- [GIVEN REQUEST]: Below is a listing; reproduce each line of it exactly.

## BEGIN

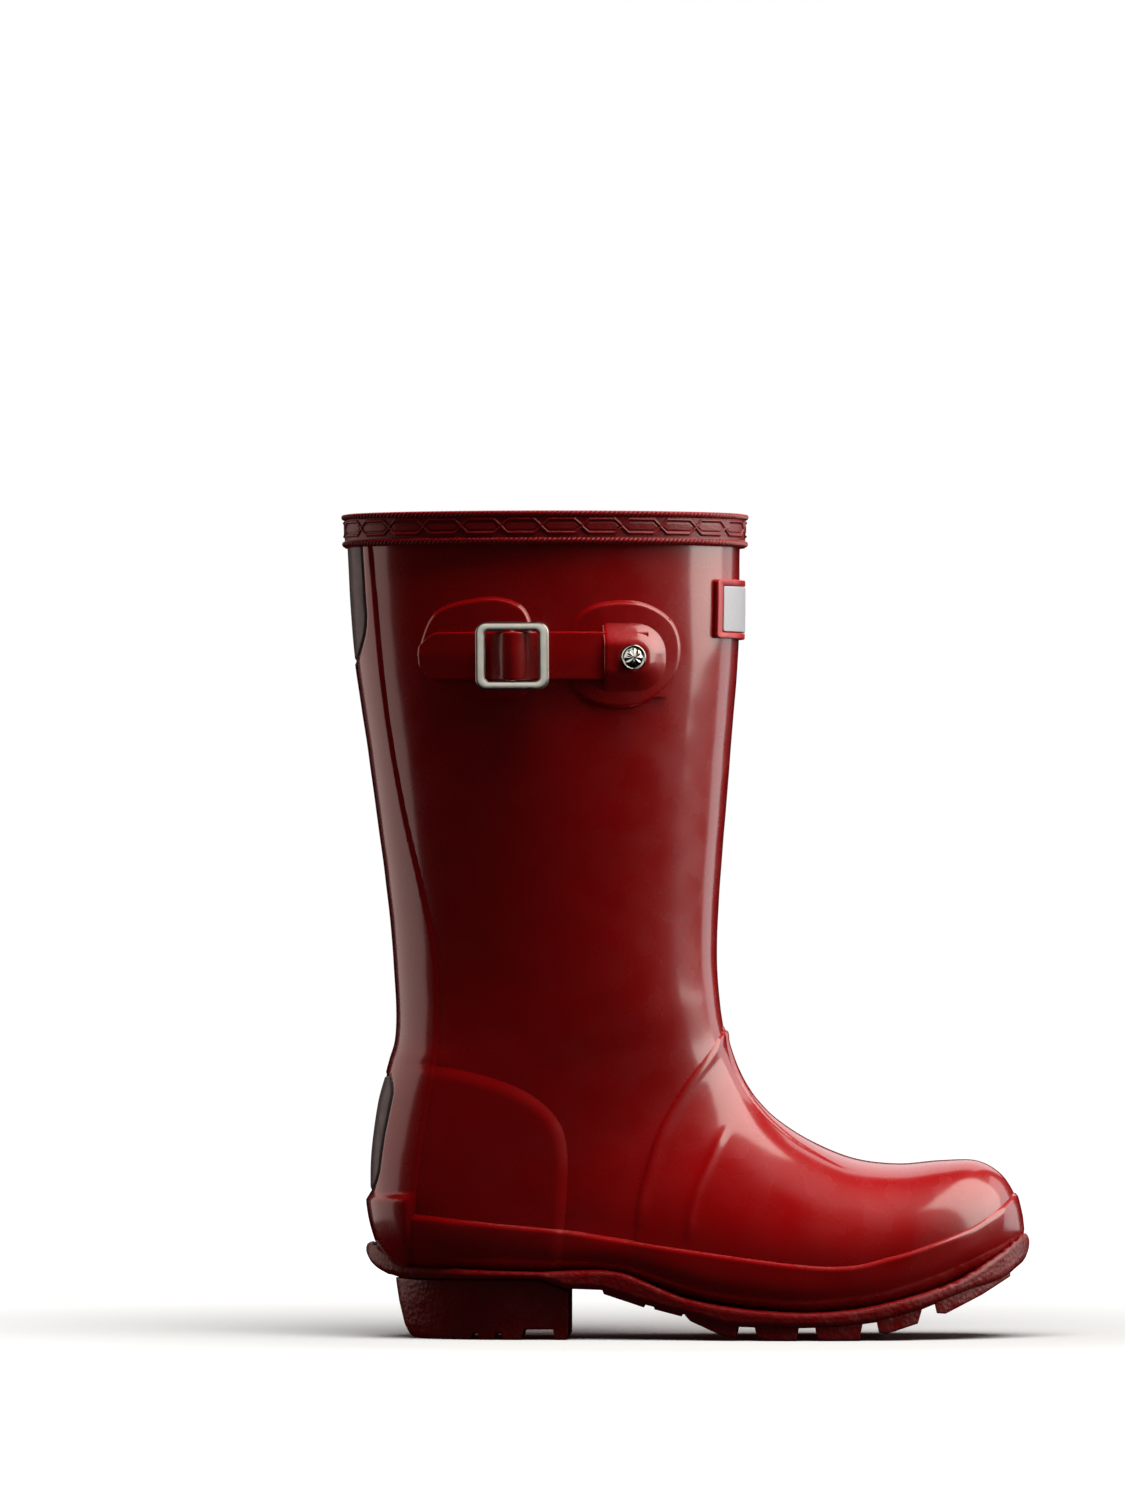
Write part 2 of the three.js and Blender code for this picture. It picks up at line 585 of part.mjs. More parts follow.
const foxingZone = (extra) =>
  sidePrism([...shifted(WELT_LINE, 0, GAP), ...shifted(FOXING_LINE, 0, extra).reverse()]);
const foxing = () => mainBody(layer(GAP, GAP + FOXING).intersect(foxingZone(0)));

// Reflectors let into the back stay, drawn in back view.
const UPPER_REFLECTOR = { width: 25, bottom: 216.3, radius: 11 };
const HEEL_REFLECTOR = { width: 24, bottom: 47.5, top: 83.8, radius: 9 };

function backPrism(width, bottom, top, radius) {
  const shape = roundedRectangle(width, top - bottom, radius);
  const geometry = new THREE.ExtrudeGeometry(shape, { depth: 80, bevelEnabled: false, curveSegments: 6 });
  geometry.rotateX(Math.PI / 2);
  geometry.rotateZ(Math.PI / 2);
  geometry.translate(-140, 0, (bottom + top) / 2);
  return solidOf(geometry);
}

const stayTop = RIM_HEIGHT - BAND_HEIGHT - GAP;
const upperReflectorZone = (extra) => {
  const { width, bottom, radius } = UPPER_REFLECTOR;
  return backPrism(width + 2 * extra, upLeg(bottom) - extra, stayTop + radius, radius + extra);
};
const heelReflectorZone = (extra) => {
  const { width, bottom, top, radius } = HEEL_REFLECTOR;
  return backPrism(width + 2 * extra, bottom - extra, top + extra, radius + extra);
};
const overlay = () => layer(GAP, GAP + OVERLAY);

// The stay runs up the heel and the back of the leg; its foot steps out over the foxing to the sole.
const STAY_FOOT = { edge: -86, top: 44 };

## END

- [RESULT]:
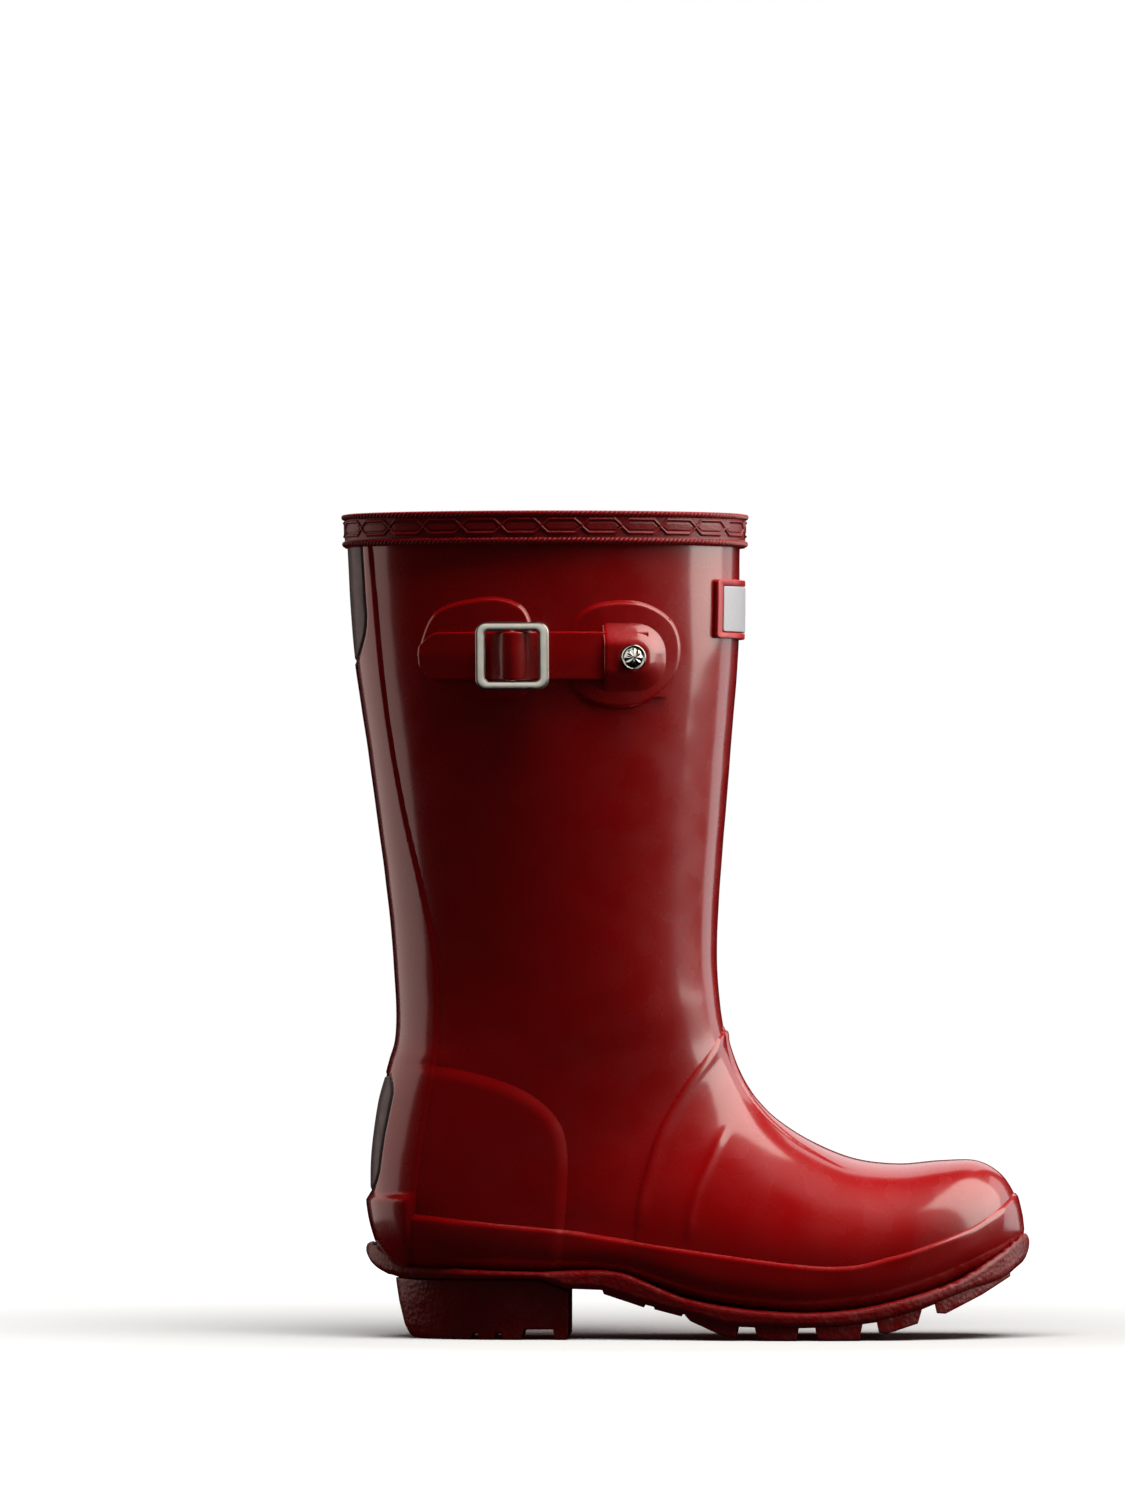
Write part 2 of the three.js and Blender code for this picture. It picks up at line 585 of part.mjs. More parts follow.
const foxingZone = (extra) =>
  sidePrism([...shifted(WELT_LINE, 0, GAP), ...shifted(FOXING_LINE, 0, extra).reverse()]);
const foxing = () => mainBody(layer(GAP, GAP + FOXING).intersect(foxingZone(0)));

// Reflectors let into the back stay, drawn in back view.
const UPPER_REFLECTOR = { width: 25, bottom: 216.3, radius: 11 };
const HEEL_REFLECTOR = { width: 24, bottom: 47.5, top: 83.8, radius: 9 };

function backPrism(width, bottom, top, radius) {
  const shape = roundedRectangle(width, top - bottom, radius);
  const geometry = new THREE.ExtrudeGeometry(shape, { depth: 80, bevelEnabled: false, curveSegments: 6 });
  geometry.rotateX(Math.PI / 2);
  geometry.rotateZ(Math.PI / 2);
  geometry.translate(-140, 0, (bottom + top) / 2);
  return solidOf(geometry);
}

const stayTop = RIM_HEIGHT - BAND_HEIGHT - GAP;
const upperReflectorZone = (extra) => {
  const { width, bottom, radius } = UPPER_REFLECTOR;
  return backPrism(width + 2 * extra, upLeg(bottom) - extra, stayTop + radius, radius + extra);
};
const heelReflectorZone = (extra) => {
  const { width, bottom, top, radius } = HEEL_REFLECTOR;
  return backPrism(width + 2 * extra, bottom - extra, top + extra, radius + extra);
};
const overlay = () => layer(GAP, GAP + OVERLAY);

// The stay runs up the heel and the back of the leg; its foot steps out over the foxing to the sole.
const STAY_FOOT = { edge: -86, top: 44 };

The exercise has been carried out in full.